Flexibilität statt Tradition
Doch die Herausforderung ist nicht nur technischer Art. Schließlich gilt es auch, weltweit mehr als 600 Partner vom neuen System zu überzeugen. Das gelinge nur, so Schönhage, wenn einerseits lokale Bedürfnisse und Gewohnheiten berücksichtigt werden, andererseits die Juristen bereit sind, den einen oder anderen EDV-Erbhof aufzugeben. "Glücklicherweise sind Anwälte in ihrem Umfeld häufig flexibler als es die Strukturen traditioneller Industrieunternehmen erlauben", sagt er.
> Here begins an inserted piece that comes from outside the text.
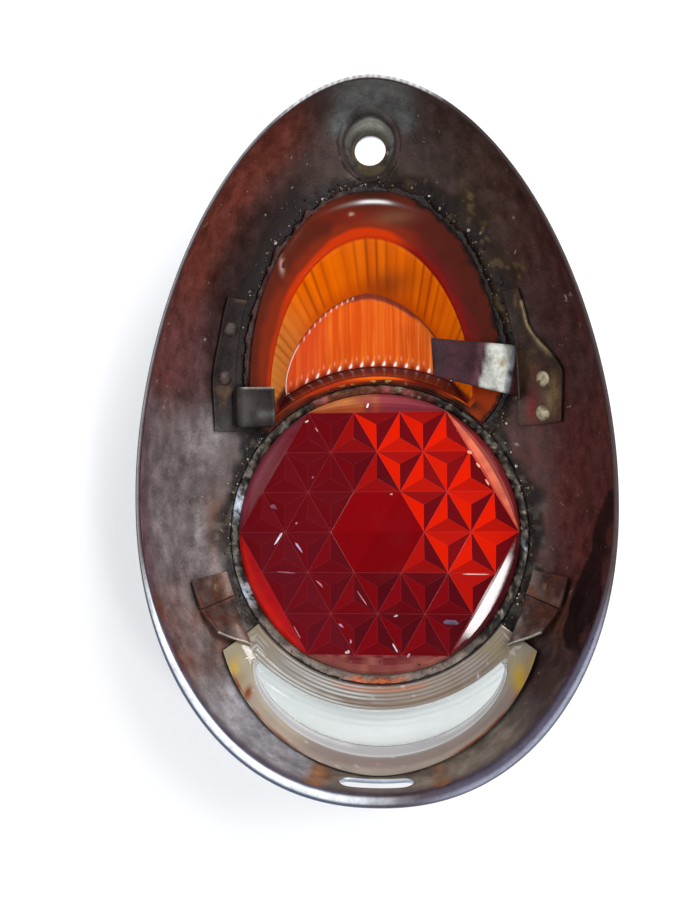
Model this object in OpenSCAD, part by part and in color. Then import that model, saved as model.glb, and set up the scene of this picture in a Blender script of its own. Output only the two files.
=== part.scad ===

Auch in anderen Punkten sieht der gelernte Industriemanager erhebliche Unterschiede. Der entscheidende: "Produktion und Vertrieb liegen bei uns in einer Hand." Damit entfalle die leidige Frage, welches der beiden Lager für das Ergebnis verantwortlich ist. Die Service-orientierung sei höher - der Anspruch an die Technik aber ebenso. Schönhage: "Da muss notfalls morgens um drei ein Mitarbeiter vom IT-Support auf der Matte stehen."
Die Anforderungen an den Diplom-Kaufmann sind hoch. Denselben Anspruch stellt er an seine Mitarbeiter. Konventionen interessieren ihn dabei weniger. So bestechen die Sekretärinnen erfolgreicher Kanzleien John Grisham zufolge durch ihr Aussehen: Sie sind jung, tragen enge Kostüme und hohe Schuhe. Schönhages Sekretärin ist jung, sieht gut aus - und trägt rote Turnschuhe zu einer grünen Hose sowie einen grünen Strickpullover mit rotem Kommunistenstern auf der Brust. Ihrem Boss ist das egal.